PEP’s other core priority has been to anticipate a possible flight of human capital. “Pemex is aware that its recruitment efforts have to be firmly focused on sourcing and retaining PEP personnel because there is going to be a high-risk of losing geoscientists, reservoir engineers, geophysicists and geologists who will be in great demand by the incoming multinationals requiring local talent. We are already restructuring our pay-scales to bring them in line with international market going-rates to counter any flight tendency,” reveals Hernandez.

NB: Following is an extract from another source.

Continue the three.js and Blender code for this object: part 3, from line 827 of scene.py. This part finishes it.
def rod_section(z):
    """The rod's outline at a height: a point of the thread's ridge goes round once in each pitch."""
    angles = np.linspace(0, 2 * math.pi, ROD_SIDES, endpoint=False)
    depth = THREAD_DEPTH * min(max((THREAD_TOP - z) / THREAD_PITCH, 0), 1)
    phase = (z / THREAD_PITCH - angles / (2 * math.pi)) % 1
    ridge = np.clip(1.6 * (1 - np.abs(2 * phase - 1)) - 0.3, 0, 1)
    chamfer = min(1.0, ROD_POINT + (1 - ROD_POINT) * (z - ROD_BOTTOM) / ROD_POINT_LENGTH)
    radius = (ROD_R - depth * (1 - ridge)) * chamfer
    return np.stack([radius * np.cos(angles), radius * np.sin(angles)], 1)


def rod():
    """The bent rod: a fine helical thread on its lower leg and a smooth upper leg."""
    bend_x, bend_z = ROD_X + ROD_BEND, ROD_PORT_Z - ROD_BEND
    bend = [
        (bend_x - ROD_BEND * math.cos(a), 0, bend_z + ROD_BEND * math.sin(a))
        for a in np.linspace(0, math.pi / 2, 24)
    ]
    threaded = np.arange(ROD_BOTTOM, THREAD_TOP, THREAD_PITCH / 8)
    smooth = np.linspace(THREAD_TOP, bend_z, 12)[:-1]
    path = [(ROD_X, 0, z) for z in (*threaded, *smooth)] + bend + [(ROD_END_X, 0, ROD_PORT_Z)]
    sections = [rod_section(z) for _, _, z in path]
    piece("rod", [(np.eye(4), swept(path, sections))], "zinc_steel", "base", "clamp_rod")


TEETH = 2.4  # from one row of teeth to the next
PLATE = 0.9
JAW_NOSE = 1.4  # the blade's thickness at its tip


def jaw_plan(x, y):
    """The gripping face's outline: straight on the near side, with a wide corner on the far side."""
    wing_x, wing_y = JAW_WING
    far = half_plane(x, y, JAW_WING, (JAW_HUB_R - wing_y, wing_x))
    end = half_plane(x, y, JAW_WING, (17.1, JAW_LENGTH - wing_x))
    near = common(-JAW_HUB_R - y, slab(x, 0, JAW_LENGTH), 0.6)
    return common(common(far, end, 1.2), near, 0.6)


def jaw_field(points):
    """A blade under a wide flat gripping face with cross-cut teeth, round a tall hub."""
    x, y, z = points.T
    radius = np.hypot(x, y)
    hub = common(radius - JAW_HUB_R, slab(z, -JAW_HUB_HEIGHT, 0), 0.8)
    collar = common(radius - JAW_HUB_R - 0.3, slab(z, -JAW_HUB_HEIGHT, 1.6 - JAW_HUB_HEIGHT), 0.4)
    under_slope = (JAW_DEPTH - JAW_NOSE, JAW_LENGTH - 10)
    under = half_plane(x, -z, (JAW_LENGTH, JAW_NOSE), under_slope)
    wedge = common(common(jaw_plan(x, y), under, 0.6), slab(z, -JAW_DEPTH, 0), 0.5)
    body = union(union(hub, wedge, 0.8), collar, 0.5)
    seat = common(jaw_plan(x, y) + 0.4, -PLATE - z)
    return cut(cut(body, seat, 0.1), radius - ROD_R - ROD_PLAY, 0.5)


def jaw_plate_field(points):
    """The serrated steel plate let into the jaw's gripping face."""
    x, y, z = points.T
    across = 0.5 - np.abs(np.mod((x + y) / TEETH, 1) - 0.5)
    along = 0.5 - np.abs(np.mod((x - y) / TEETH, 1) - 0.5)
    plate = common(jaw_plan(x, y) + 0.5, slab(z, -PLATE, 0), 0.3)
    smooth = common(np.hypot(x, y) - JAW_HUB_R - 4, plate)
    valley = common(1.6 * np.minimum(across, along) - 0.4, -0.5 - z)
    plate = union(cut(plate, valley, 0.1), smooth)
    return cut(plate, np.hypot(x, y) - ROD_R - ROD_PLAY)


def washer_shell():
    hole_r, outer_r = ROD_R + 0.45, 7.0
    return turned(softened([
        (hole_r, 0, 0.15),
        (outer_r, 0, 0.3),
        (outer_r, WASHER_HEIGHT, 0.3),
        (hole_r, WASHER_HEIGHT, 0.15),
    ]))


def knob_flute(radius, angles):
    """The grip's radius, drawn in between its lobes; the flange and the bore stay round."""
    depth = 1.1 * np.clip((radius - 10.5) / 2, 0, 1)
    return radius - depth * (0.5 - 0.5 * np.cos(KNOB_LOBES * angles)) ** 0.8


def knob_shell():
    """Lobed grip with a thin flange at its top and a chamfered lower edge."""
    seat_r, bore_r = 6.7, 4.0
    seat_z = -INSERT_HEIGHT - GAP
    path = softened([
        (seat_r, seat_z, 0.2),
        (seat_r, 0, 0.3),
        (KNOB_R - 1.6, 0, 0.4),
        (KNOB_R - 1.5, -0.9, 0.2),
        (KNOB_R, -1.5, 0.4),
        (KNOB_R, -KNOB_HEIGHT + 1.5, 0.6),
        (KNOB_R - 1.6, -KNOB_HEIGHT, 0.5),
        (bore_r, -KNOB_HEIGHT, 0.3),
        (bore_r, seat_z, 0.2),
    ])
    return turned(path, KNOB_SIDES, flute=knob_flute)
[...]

A further area in which Pemex has been making significant headway has been in the centralization of its procurement functions. This was a pressing issue because, as Chief Procurement Officer Arturo Henriquez candidly explains, “Having an unsynchronized and fragmented process where decision making was scattered across 120 purchasing offices spread over the five different companies that make up Pemex failed to leverage the purchasing power of a USD 25-30 billion annual spend. What’s more it was actually inherently wasteful with, in some cases, identical equipment being purchased at wildly different prices.” Henriquez has been dismantling what he calls the ‘big spider’s web’ of disconnected interactions and replacing it with the ‘big door’, a single outward face with which to engage suppliers. “In short, we will end up with a much simplified process that will be fair, efficient and will crucially not scare off potential suppliers and contractors,” he declares.

One figure who firmly agrees that Pemex has to be much more strategic in its sourcing of technologies is Vinicio Suro, director general of the Instituto Mexicano del Petróleo (IMP). “Pemex needs to be much smarter in its technology management. The issue is not about a lack of access to advanced technology, because Houston is a vast supermarket of technologies, but rather a lack of understanding as to which device or solution is best suited to fixing a specific problem. Developing the capacity to make smart choices must be a priority for the NOC,” he asserts.